Head to the famous Temple Bar district for streets lined with pubs, live music, drinks, and chats with the warm and friendly locals. Not only is this the best place for a quintessential night out in Dublin, but this district is also home to many art galleries and quirky shops.
It doesn’t even have to be night time to enjoy the live musical talent in Dublin. Grafton Street is one of the most famous busking streets in the world. As one of the busiest walking streets in Europe, it is competitive for musicians to get a spot to perform for passersby. Take a stroll down this street and enjoy the talents of this city’s rich collection of street musicians.
Budget and Value: How Far Will Your Dollar Go
One last comparison for the two cities is the price. While this doesn’t mean much in terms of which place is more interesting, it may be a key piece of information for those of us looking to plan a trip. The good news is Edinburgh is more affordable than Dublin. You will get more food and drink for your dollar (or more accurately, your pound) in Edinburgh.

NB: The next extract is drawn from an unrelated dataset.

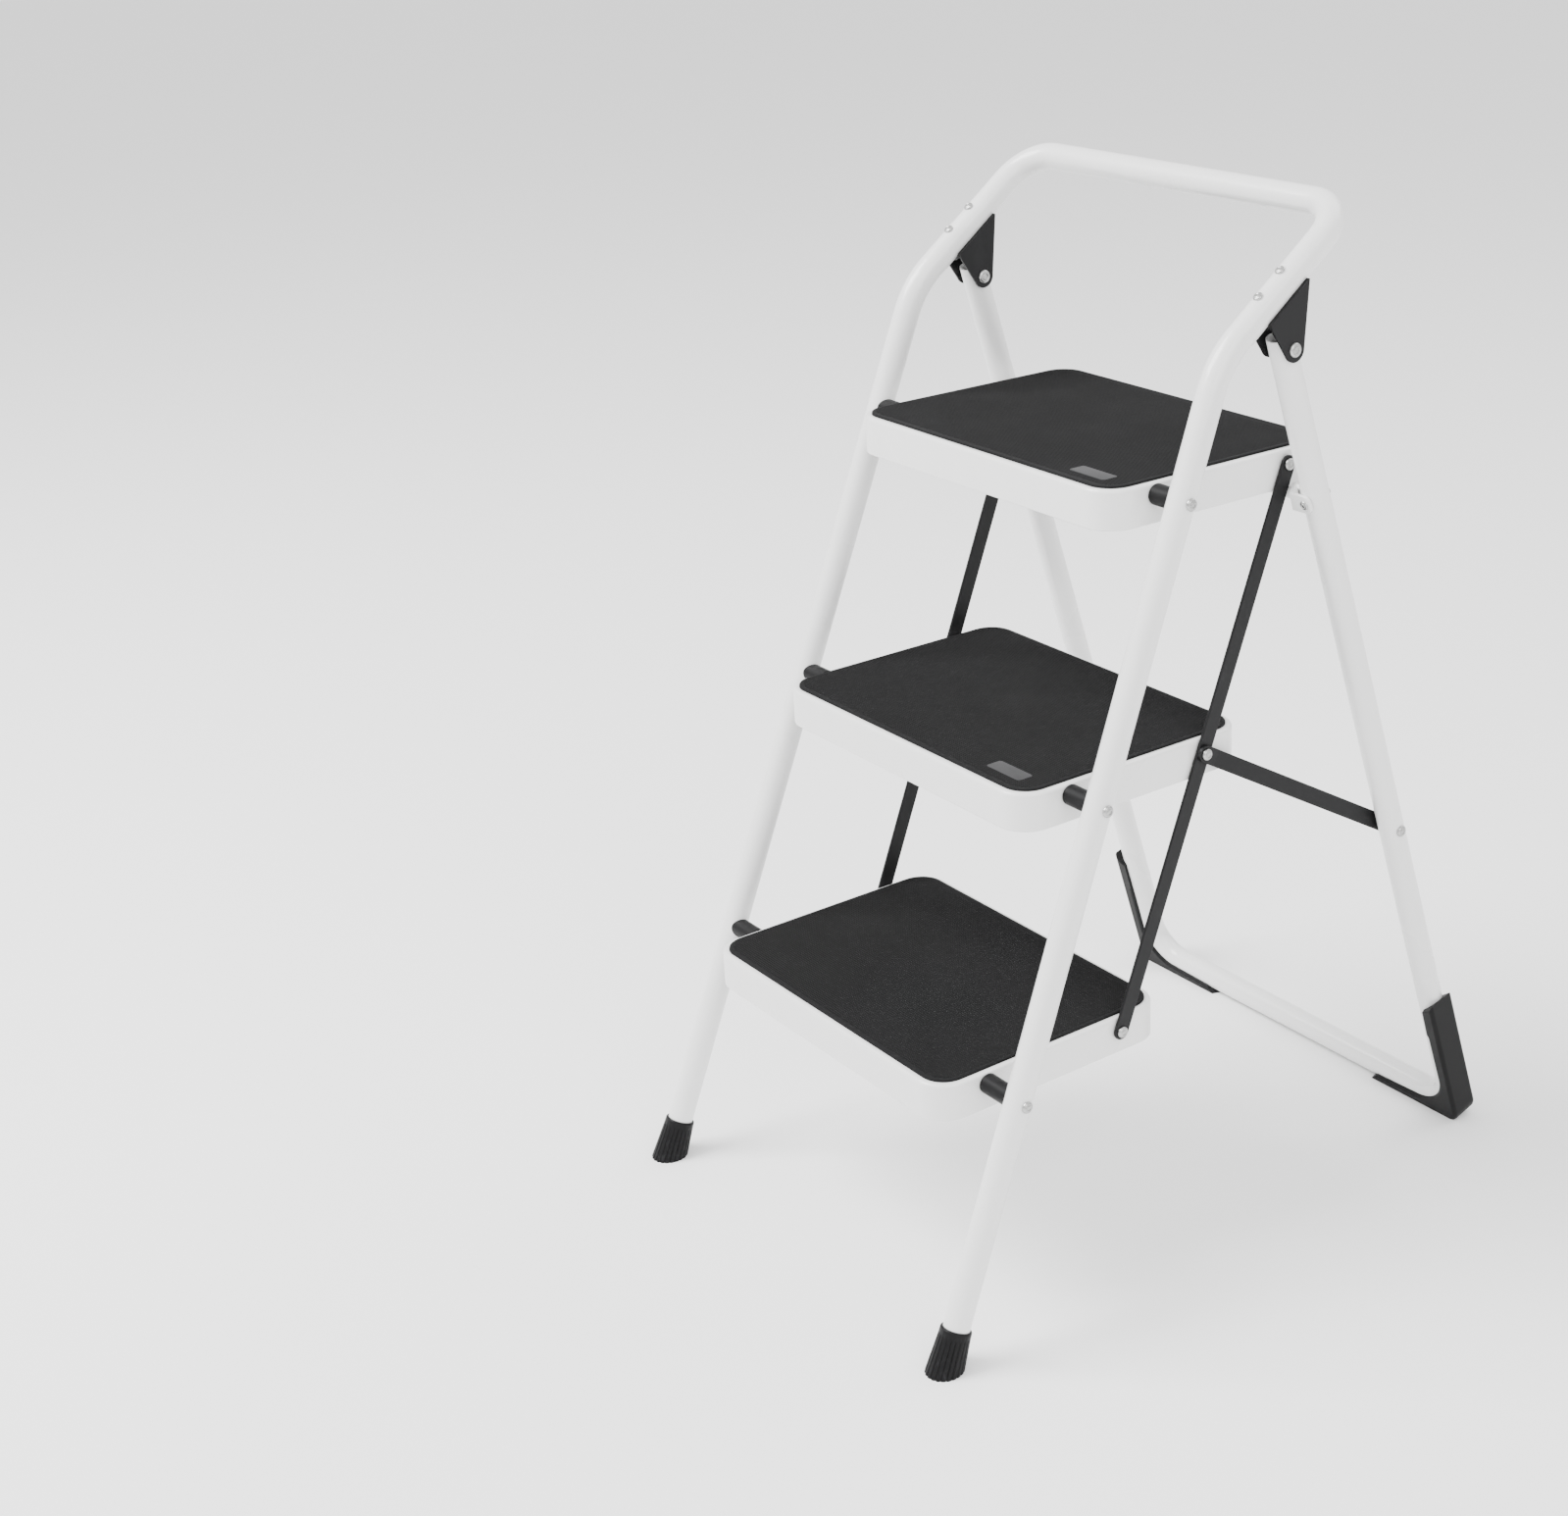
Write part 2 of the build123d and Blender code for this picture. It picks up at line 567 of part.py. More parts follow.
def make_latch_bracket():
    """Small channel under the top tread's deck that holds the latch pin."""
    deck_z = TREAD_TOPS["top"] - MAT_PROUD - MAT_RECESS - SHEET
    inner = LATCH_WIDTH / 2 + 0.5
    outer = inner + LATCH_SHEET
    ear = Polygon(
        (LATCH_PIN_Y - 14, deck_z - 0.02),
        (LATCH_PIN_Y + 14, deck_z - 0.02),
        (LATCH_PIN_Y + 5, LATCH_PIN_Z - 5),
        (LATCH_PIN_Y - 5, LATCH_PIN_Z - 5),
        align=None,
    )
    bracket = extrude(Plane.YZ * ear, amount=outer, both=True)
    inside = Pos(LATCH_PIN_Y, deck_z - LATCH_SHEET - 20) * Rectangle(60, 40)
    bracket -= extrude(Plane.YZ * inside, amount=inner, both=True)
    ends = [(x, LATCH_PIN_Y, LATCH_PIN_Z) for x in (-30, 30)]
    return bracket - rod(*ends, LATCH_PIN_RADIUS + SNUG_FIT)


def make_latch_pin():
    reach = LATCH_WIDTH / 2 + 0.5 + LATCH_SHEET
    ends = [(x, LATCH_PIN_Y, LATCH_PIN_Z) for x in (-reach, reach)]
    return rivet(*ends, LATCH_PIN_RADIUS, LATCH_PIN_HEAD_RADIUS, LATCH_PIN_HEAD_HEIGHT)


def make_latch():
    """Bent steel strip: a finger tab behind the tread and a hook under the cross tube."""
    barrel = LATCH_PIN_RADIUS + LATCH_SHEET
    tread_rear = tread_pin("top")[0] - PIN_FROM_FRONT + TREAD_DEPTH
    tab_end = tread_rear + 20
    y, z = LATCH_PIN_Y, LATCH_PIN_Z
    hook_y = CROSS_Y + CROSS_RADIUS + 1.0
    hook_z = CROSS_Z - CROSS_RADIUS - 1.0
    t = LATCH_SHEET
    strip = Polygon(
        (tab_end, z - t),
        (tab_end, z),
        (y - 1, z),
        (hook_y, z - 8),
        (hook_y, hook_z),
        (CROSS_Y + 1, hook_z),
        (CROSS_Y + 1, hook_z - t),
        (hook_y + t, hook_z - t),
        (hook_y + t, z - 8 - t),
        (y, z - t),
        align=None,
    )
    profile = strip + Pos(y, z) * Circle(barrel)
    latch = extrude(Plane.YZ * profile, amount=LATCH_WIDTH / 2, both=True)
    corners = latch.edges().filter_by(Axis.Z).filter_by(lambda e: e.center().Y > tab_end - 1)
    latch = fillet(corners, 8.0)
    hole_y = tab_end - 9
    latch -= rod((0, hole_y, z - 10), (0, hole_y, z + 10), LATCH_HOLE_RADIUS)
    return latch - rod((-30, y, z), (30, y, z), LATCH_PIN_RADIUS + RUNNING_FIT)


def latch_slot():
    """Slot in the top tread's rear skirt that the latch's tab comes out of."""
    tread_rear = tread_pin("top")[0] - PIN_FROM_FRONT + TREAD_DEPTH
    slot = RectangleRounded(LATCH_WIDTH + 3, 15, 2)
    plane = Plane(origin=(0, tread_rear + 5, LATCH_PIN_Z + 3.5), x_dir=(1, 0, 0), z_dir=(0, -1, 0))
    return extrude(plane * slot, amount=14)


def save(shape, name):
    shape.label = name
    export_step(shape, f"parts/{name}.step")


save(make_front_frame(), "front_frame")
save(make_bracket_rivets(), "bracket_rivets")
save(make_hinge_pins(), "hinge_pins")
save(make_spacers(), "tread_spacers")
save(make_rear_frame(), "rear_frame")
save(make_cross_tube(), "cross_tube")
save(make_cross_rivets(), "cross_tube_rivets")
save(make_stay_leg_rivets(), "stay_leg_rivets")
for word, sign in SIDES.items():
    save(make_bracket(sign), f"hinge_bracket_{word}")
    save(make_foot_cap(sign), f"front_foot_{word}")
    save(make_rear_boot(sign), f"rear_boot_{word}")
    save(make_link_bar(sign), f"link_bar_{word}")
    save(make_stay(sign), f"stay_{word}")
    save(make_stay_end_rivets(sign), f"stay_end_rivet_{word}")
for tread in TREAD_TOPS:
    tray = make_tray(tread)
    if tread == "top":
        tray -= latch_slot()
    save(tray, f"{tread}_tread")
    save(make_mat(tread), f"{tread}_mat")
    save(make_front_pins(tread), f"{tread}_front_pins")
    save(make_link_pins(tread), f"{tread}_link_pins")
save(make_latch_bracket(), "latch_bracket")
save(make_latch_pin(), "latch_pin")
save(make_latch(), "latch")
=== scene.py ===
import json
from math import cos, pi, radians, sin

import bmesh
import bpy
import numpy as np
from bpy.props import FloatProperty, FloatVectorProperty, IntProperty, PointerProperty
from bpy.types import Operator, Panel, PropertyGroup
from mathutils import Matrix, Vector


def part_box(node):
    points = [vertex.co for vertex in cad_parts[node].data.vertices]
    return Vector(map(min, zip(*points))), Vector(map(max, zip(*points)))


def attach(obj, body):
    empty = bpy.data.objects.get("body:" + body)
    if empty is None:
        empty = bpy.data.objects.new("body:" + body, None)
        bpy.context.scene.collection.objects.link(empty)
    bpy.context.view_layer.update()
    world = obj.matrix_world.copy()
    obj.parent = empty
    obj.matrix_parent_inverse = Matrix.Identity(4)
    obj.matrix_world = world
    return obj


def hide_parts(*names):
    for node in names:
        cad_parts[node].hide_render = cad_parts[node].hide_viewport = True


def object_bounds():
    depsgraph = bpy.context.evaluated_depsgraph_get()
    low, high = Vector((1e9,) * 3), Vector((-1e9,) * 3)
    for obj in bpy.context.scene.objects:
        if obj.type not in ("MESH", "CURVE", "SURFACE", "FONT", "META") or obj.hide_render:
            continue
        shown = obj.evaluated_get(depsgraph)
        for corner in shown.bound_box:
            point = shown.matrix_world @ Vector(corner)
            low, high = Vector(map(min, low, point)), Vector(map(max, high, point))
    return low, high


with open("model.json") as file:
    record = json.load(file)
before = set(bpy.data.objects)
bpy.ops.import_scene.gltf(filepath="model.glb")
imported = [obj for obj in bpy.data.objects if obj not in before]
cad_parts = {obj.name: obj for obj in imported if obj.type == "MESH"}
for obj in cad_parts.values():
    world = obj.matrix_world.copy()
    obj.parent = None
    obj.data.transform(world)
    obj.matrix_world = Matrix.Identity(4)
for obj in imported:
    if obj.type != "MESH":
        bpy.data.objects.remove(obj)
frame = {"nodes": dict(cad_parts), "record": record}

bl_info = {
    "name": "Folding step stool",
    "version": (1, 0, 0),
    "blender": (4, 5, 0),
    "location": "3D View > Sidebar > Step stool",
    "description": "Finishes, ribbed mats, fluted feet and rivet rims for a folding step stool",
    "category": "Object",
}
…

On average, salaries are higher in Dublin compared to Edinburgh, so you can expect to pay a bit more when out and about in Ireland’s capital compared to Scotland’s.
When it comes to history, architecture, literature, and a magical atmosphere, Edinburgh is the more interesting choice. Each day you spend in the Scottish capital will be memorable and time well spent. However, this is not to disparage the whimsical city of Dublin, whose nightlife, music, and storytelling traditions make it another good option.